A obra também se insere em um contexto mais amplo de crítica ao imperialismo e à opressão, algo que se reflete nas transformações pelas quais a Argentina passaria nas décadas seguintes. Em 1969, a história foi relida com um tom ainda mais político, denunciando o imperialismo dos EUA e a opressão militar. E, mais adiante, em 1976, durante a ditadura militar argentina, O Eternauta voltou à tona de maneira clandestina, mostrando que, mesmo em tempos de censura, a arte e a literatura podem ser um poderoso veículo de resistência.
O impacto de O Eternauta na cultura argentina e latino-americana é indiscutível. Não à toa, a obra se tornou um marco nas HQs da América Latina, ao lado de outras grandes criações como “Mafalda”, de Quino. Oesterheld se tornou uma referência para muitos outros roteiristas e, para a Argentina, ele é um símbolo de resistência à repressão e à violência do Estado.
Uma leitura “obrigatória”
Nos últimos tempos, a popularidade de O Eternauta tem crescido, especialmente com o anúncio de sua adaptação para a Netflix. A adaptação pode até trazer novos olhares sobre a história, mas a essência da obra, sua crítica política e seu olhar atento sobre a coletividade, são elementos que só podem ser plenamente vividos através da leitura da HQ original.
Compre na Amazon.
Se você ainda não conhece O Eternauta, esta é a hora. Não se trata apenas de uma leitura para fãs de ficção científica, mas de uma obra essencial para qualquer pessoa interessada na história política da América Latina e nas formas de resistência social. A história de Juan Salvo e seus amigos é, no fim das contas, a história de todos nós, que, diante das adversidades da vida, precisamos aprender a lutar juntos para sobreviver.
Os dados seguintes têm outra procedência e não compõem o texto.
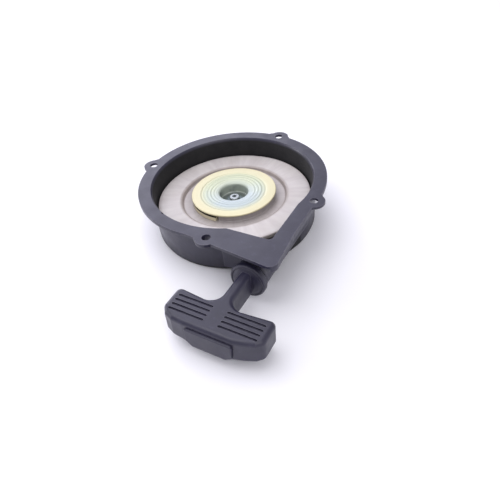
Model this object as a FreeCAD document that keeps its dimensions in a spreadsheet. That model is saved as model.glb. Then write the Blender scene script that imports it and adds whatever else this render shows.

Com estreia prevista para esse ano, mas sem data definida, a adaptação de O Eternauta contará com seis episódios, escrita e produzida por Bruno Stagnaro (“Okupas”) e Ariel Staltari (“Quase Morta”). Além de Darín, o elenco conta com Carla Peterson, César Troncoso, Andrea Pietra, Ariel Staltari, Marcelo Subiotto, Claudio Martínez Bel, Orianna Cárdenas e Mora Fisz.